Christiane Wendehorst, Professorin für Zivilrecht an der Uni Wien, hält die Neufassung ebenfalls für „inhaltlich begrüßenswert und der Klarheit jedenfalls dienlich“. Ganz im Sinne des Verhältnismäßigkeitsprinzips werde nun eindeutig zum Ausdruck gebracht, „dass die Maßnahmen, im Vergleich zur Untersagung, das mildere Mittel darstellen“. „Verfassungsrechtlich unbedenklich“ ist die Regelung auch für Andreas Janko und Michael Mayrhofer von der Johannes-Kepler-Universität.

Zustimmung kommt auch von Heinz Patzelt, dem Generalsekretär von Amnesty International Österreich. Der Grundsatz der Verhältnismäßigkeit und das Diskriminierungsverbot seien berücksichtigt worden, meinte er. Statt eines Totalverbots gebe es nun eine Regelung, die Versammlungen und Veranstaltungen, wenn auch unter Auflagen, ermöglicht. „Eine begrüßenswerte Verbesserung! Wir fordern außerdem eine verhältnismäßige Umsetzung durch die Behörden.“

Kritik der SPÖ

Der Nationalrat hatte mit den Stimmen der Regierungsfraktionen ÖVP und Grüne am Dienstag Änderungen des Epidemiegesetzes beschlossen. Die Opposition ging bei diesem Vorhaben nicht mit. Die Novelle legt fest, unter welchen Voraussetzungen – etwa Abstandregeln und Mund-Nasen-Schutz-Pflicht – Veranstaltungen und Demonstrationen künftig stattfinden dürfen. Auch bestimmte Personengruppen können ausgeschlossen werden.

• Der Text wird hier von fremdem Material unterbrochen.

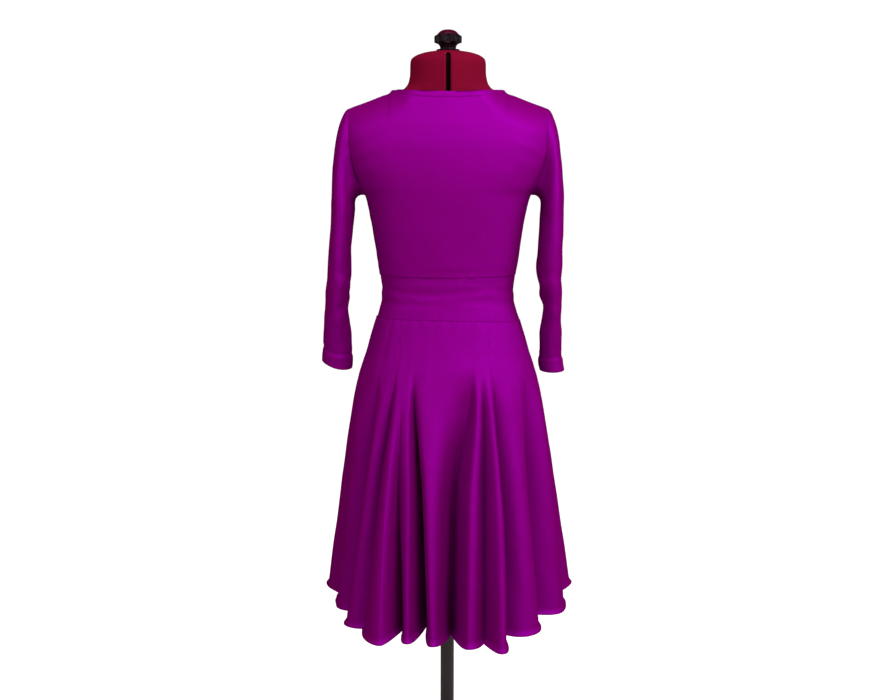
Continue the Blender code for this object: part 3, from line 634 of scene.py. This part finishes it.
sleeve = {
    "gap": 0.0001,
    "top": 1.180,
    "grid": (112, 48, 150),       # points round, down the cap, down the tube
    "flat": (0.275, 0.505),
    "area": 0.106,
    "cuff": {"right": (0.860, 0.001), "left": (0.864, 0.016)},  # the wrist's height, and its rise outside
    "hem": {"depth": 0.026, "soft": 0.0040, "step": 0.0005,
            "draw": 0.0012, "drawWidth": 0.0045, "ripple": 0.0006},
    "creases": (                  # height, slope across the depth, depth of fold, width, share of it
        (1.012, 0.50, 0.0014, 0.0130, 1.0),
        (0.990, -0.42, 0.0016, 0.0120, 1.0),
        (1.041, -0.55, 0.0009, 0.0150, 0.8),
        (0.962, 0.62, 0.0009, 0.0150, 0.7),
        (1.085, 0.80, 0.0006, 0.0180, 0.6),
        (0.930, -0.60, 0.0007, 0.0160, 0.6),
        (1.130, -0.80, 0.0007, 0.0180, 0.5),
        (1.160, 0.75, 0.0007, 0.0150, 0.5),
    ),
}

sleeveCuts = columns("at rightIn rightOut leftIn leftOut middle halfDepth", (
    (0.858, 0.1800, 0.2272, 0.1868, 0.2430, 0.020, 0.0362),
    (0.874, 0.1768, 0.2240, 0.1845, 0.2435, 0.020, 0.0372),
    (0.892, 0.1775, 0.2215, 0.1845, 0.2425, 0.018, 0.0375),
    (0.898, 0.1790, 0.2205, 0.1850, 0.2415, 0.018, 0.0380),
    (0.930, 0.1780, 0.2205, 0.1855, 0.2400, 0.014, 0.0415),
    (0.960, 0.1805, 0.2170, 0.1885, 0.2370, 0.009, 0.0450),
    (0.985, 0.1820, 0.2165, 0.1905, 0.2335, 0.004, 0.0475),
    (1.010, 0.1765, 0.2170, 0.1880, 0.2320, 0.000, 0.0495),
    (1.036, 0.1710, 0.2165, 0.1845, 0.2300, -0.003, 0.0515),
    (1.065, 0.1685, 0.2180, 0.1835, 0.2280, -0.004, 0.0535),
    (1.095, 0.1700, 0.2175, 0.1830, 0.2255, -0.004, 0.0560),
    (1.130, 0.1730, 0.2185, 0.1805, 0.2220, -0.002, 0.0590),
    (1.170, 0.1750, 0.2180, 0.1760, 0.2195, 0.000, 0.0610),
))


def sleeveRing(turn, z, side, hand):
    # an oval between the sleeve's inner and outer edge, each point at its own height
    inside, outside = follow(sleeveCuts, side + "In", z), follow(sleeveCuts, side + "Out", z)
    x = (inside + outside) / 2 + (outside - inside) / 2 * np.cos(turn)
    y = follow(sleeveCuts, "middle", z) - follow(sleeveCuts, "halfDepth", z) * np.sin(turn)
    return np.stack([hand * x, y, z], axis=-1)


def cuffHeight(side, turn):
    # the wrist's edge is lowest at the inner side and rises towards the outer side
    height, rise = sleeve["cuff"][side]
    return height + rise * (0.5 + 0.5 * np.cos(turn)) ** 2


def sleeveGrid(side, hand):
    # the cap is a smooth curve from each point of the armhole to the tube's first ring,
    # leaving outwards and arriving straight down; below it are ovals down to the wrist's edge
    around, capRows, tubeRows = sleeve["grid"]
    turn, down = np.meshgrid(np.linspace(0, 2 * math.pi, around, endpoint=False), np.linspace(0, 1, capRows))
    middle, half = (body["shoulderTip"] + body["armpit"]) / 2, (body["shoulderTip"] - body["armpit"]) / 2
    z = middle + half * np.cos(turn)
    behind = np.sin(turn) > 0
    xBack, xFront = follow(armholes, "back", z), follow(armholes, "front", z)
    lip = body["seamGap"] / 2 * np.abs(np.sin(turn))
    y = np.where(behind, -bodyDepth(xBack, z, "back") - lip, bodyDepth(xFront, z, "front") + lip)
    start = np.stack([hand * (np.where(behind, xBack, xFront) + sleeve["gap"]), y, z], axis=-1)
    end = sleeveRing(turn, np.full_like(turn, sleeve["top"]), side, hand)
    leave = 0.044 + 0.022 * np.cos(turn)
    under = (0.5 - 0.5 * np.cos(turn)) ** 4      # 1 at the armpit, which is squarer
    arrive = 0.105 + 0.085 * np.cos(turn) + 0.025 * under
    sink = -0.30 + 0.05 * np.cos(turn) + 0.45 * under
    out = np.stack([hand * leave, -0.10 * leave * np.sin(turn), sink * leave], axis=-1)
    fall = np.stack([0 * arrive, 0 * arrive, -arrive], axis=-1)
    t = down[..., None]
    cap = (1 + 2 * t) * (1 - t) ** 2 * start + t * (1 - t) ** 2 * out
    cap = cap + t * t * (3 - 2 * t) * end - t * t * (1 - t) * fall
    turn, down = np.meshgrid(turn[0], np.linspace(0, 1, tubeRows + 1)[1:])
    z = sleeve["top"] + (cuffHeight(side, turn) - sleeve["top"]) * down
    return np.concatenate([cap, sleeveRing(turn, z, side, hand)])


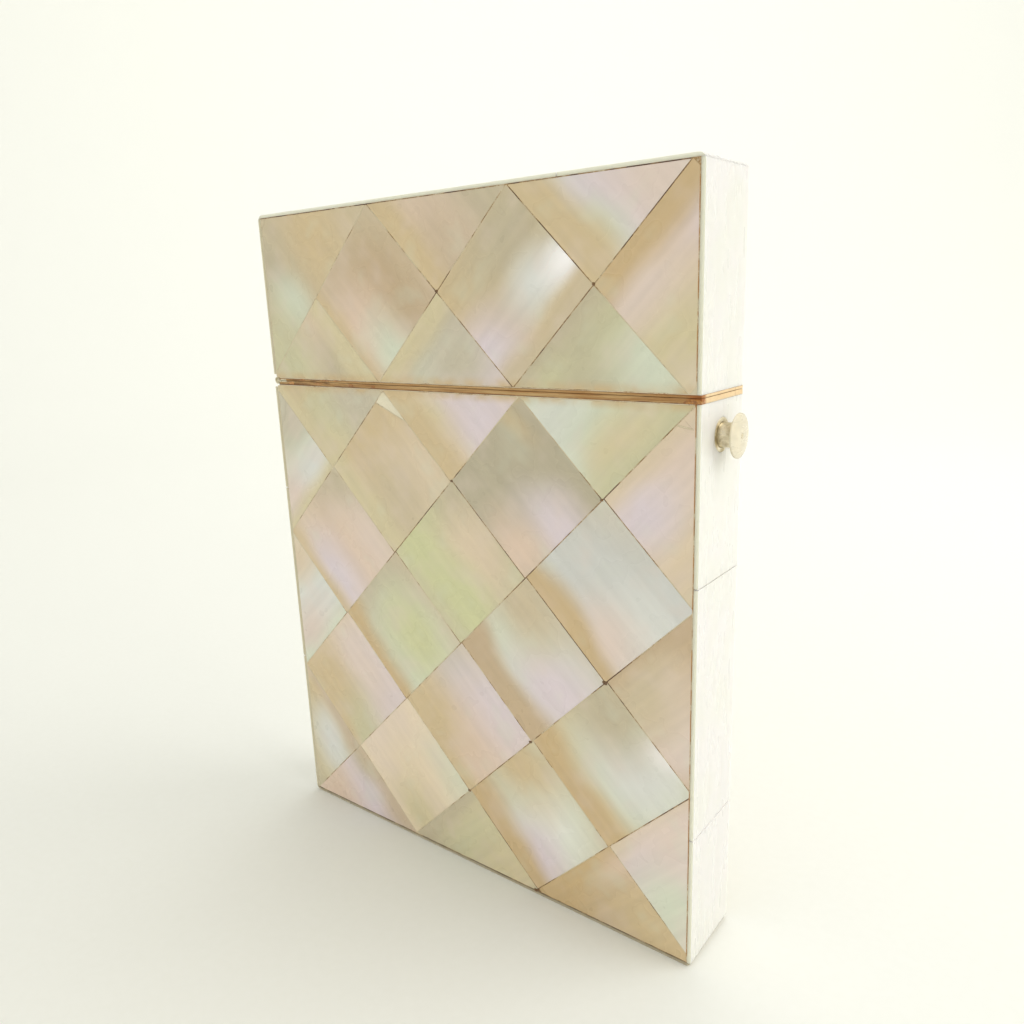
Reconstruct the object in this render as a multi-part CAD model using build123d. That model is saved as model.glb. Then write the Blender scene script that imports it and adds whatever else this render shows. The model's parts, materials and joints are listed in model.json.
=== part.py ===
from build123d import *
import os
from math import sqrt

# Mother-of-pearl card case: an upright wooden box faced with shell lozenges, with a short lid
# hinged on the left narrow side and a push-button catch in the right narrow side.
# Millimetres. Origin at the middle of the base, +X towards the button, +Y towards the back, +Z up.

os.makedirs("parts", exist_ok=True)

# ---- Driving dimensions ----
LOZENGE = 25.0            # diagonal of one shell lozenge, which stands on its point
COLUMNS = 3               # lozenges across either face
BODY_ROWS = 3             # lozenges up the body
LID_ROWS = 1              # lozenges up the lid
DEPTH = 11.6              # front to back
SIDE_STRIP = 0.6          # shell on the two narrow sides
END_STRIP = 0.5           # shell on the top and under the base
TILE = 0.9                # shell on the front and back
GLUE = 0.12               # glue line between neighbouring pieces of shell
EDGE_GLUE = 0.12          # glue line round each field of lozenges
BOARD = 1.3               # wooden front and back boards
HINGE_RAIL = 2.4          # wooden rail inside the hinge side
CATCH_RAIL = 3.6          # wooden rail inside the button side
END_RAIL = 2.0            # wooden rails inside the base and the top
BODY_RIM = 0.65           # rim strips round the mouth of the body
LID_RIM = 0.35            # rim strips round the mouth of the lid
LID_GAP = 0.05            # gap between the closed rims
CORNER_RADIUS = 0.9       # rounding of the four outer corners in front view
LINING = 0.35             # silk over card
LIP_HEIGHT = 1.2          # front and back linings stand this far out of the mouth
LIP_CLEARANCE = 0.1       # lip to the lid around it

# ---- How the lozenges were laid ----
ROW_START = 0.6           # how far row 0 of the body is pushed along its slope
ROW_CREEP = 0.3           # each next slanting row is pushed this much further
LID_SHIFT = -0.9          # the lid's lozenges sit this far to the left
SMALLEST_PIECE = 0.6      # mm2: anything smaller is left to the glue
WHOLE_SHARE = 0.9         # a lozenge with this much of its area left counts as whole
UNCUT_LID_ROW = -2        # the lid's corner row, laid as one large triangle
# Slivers let in to mend a lozenge beside its top corner, by the lozenge's (row, place): how far
# from the corner a sliver starts, how far it runs down the rising joint, and how far across it.
SLIVERS = {(-3, 1): (0.0, 2.4, 6.0), (-1, 3): (2.6, 1.1, 1.6)}

# ---- Strip joints ----
RIGHT_JOINTS = [19.3, 53.5]        # heights of the butt joints up the button side
LEFT_JOINTS = [27.0, 58.0]         # and up the hinge side
END_JOINTS = [19.1]                # places of the butt joints along the top and the base

# ---- Hinge ----
BARREL_RADIUS = 0.58
PIN_RADIUS = 0.30
PIN_CLEARANCE = 0.04
COVE_RADIUS = 0.80        # room round the barrel
SIDE_RELIEF = 1.0         # shell cut back above and below the barrel
KNUCKLES = 5
KNUCKLE_GAP = 0.06
HINGE_END = 0.1           # barrel stops this far inside the front and back
LEAF = 0.2
LEAF_WEB_START = 0.42     # where a knuckle's web leaves the tube wall
LEAF_PIN_RADIUS = 0.22
LEAF_PIN_HEAD = 0.40
LEAF_PIN_LENGTH = 2.0
LEAF_PIN_Y = [-2.6, 0.0, 2.6]

# ---- Catch ----
BUTTON_Z = 71.3
BUTTON_RADIUS = 2.7
BUTTON_DISC = 0.6         # thickness at its middle
BUTTON_EDGE = 0.25        # thickness at its rim
DISC_PIN_RADIUS = 0.25    # stem's end, which passes through the disc
BUTTON_STAND = 2.5        # disc's outer face from the side of the case
BUTTON_TRAVEL = 0.8
STEM_RADIUS = 1.5
TENON_RADIUS = 0.45
STEM_CLEARANCE = 0.05
SEAT_GAP = 0.02           # stem shoulder and head to the spring between them
STEM_HEAD_RADIUS = 0.9
STEM_HEAD = 0.23
PIN_HEAD_RADIUS = 0.32
PIN_HEAD = 0.06
BUSH_RADIUS = 2.1
SPRING_THICKNESS = 0.3
SPRING_WIDTH = 4.0
SPRING_BOTTOM = 44.0
SPRING_TOP = 79.3
SPRING_ROOM = 0.5         # left behind the spring when the button is right in
GROOVE_WIDTH = 4.8
GROOVE_BOTTOM = 43.0
RIVET_Z = [46.0, 50.0]
RIVET_RADIUS = 0.45
RIVET_HEAD_RADIUS = 0.85
RIVET_HEAD = 0.3
RIVET_LENGTH = 1.7
NOSE_BOTTOM = 77.4
NOSE_LAND = 0.3           # upright part of the nose before it slopes back
NOSE_TOP = 79.0
NOSE_REACH = 0.7
PLATE = 0.4
PLATE_CLEARANCE = 0.15    # spring to the lid's catch plate
PLATE_BOTTOM = 76.35
PLATE_TOP = 81.0
PLATE_HALF_WIDTH = 3.2
WINDOW_BOTTOM = 77.3
WINDOW_TOP = 79.1
WINDOW_HALF_WIDTH = 2.2
HOUSING_TOP = 81.3        # top of the recess in the lid's catch rail
POCKET_DEPTH = 0.4        # behind the window
POCKET_MARGIN = 0.1
PLATE_PIN_Y = [-2.0, 2.0]
PLATE_PIN_Z = 80.1
PLATE_PIN_RADIUS = 0.25
PLATE_PIN_LENGTH = 1.5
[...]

Lautstarke Kritik war vor allem von der SPÖ gekommen. Das Gesetz beinhalte schwerwiegende Eingriffe in die Versammlungsfreiheit und sei somit verfassungswidrig, hatte deren Vizeklubchef Jörg Leichtfried am Tag vor der Abstimmung gewarnt. Es handle sich um ein „verpfuschtes Gesetz“.

Grüne erfreut über breite Zustimmung

Die Grünen freuen sich unterdessen über die breite Zustimmung. „Wir nehmen uns ehrliche Kritik immer zu Herzen und sind daher auch grundsätzlich offen für Verbesserungsvorschläge. Wir haben zuerst zugehört und dann entsprechend gehandelt. Das verstehe ich unter gelebter Demokratie“, sagte die Justiz- und Verfassungssprecherin der Grünen, Agnes Sirkka Prammer.

Umso unverständlicher wäre es laut Prammer, wenn die SPÖ trotz der allseits gelobten Verbesserung in ihrer Fundamentalopposition zum Epidemiegesetz verharre und sich im Bundesrat dagegen aussprechen würde.

„Denken Sie in dieser für alle schwierigen Situation zuerst an das Wohl der Menschen in Österreich und nicht, wie Sie Ihre politische Sichtbarkeit erhöhen können“, appellierte Prammer an die SPÖ.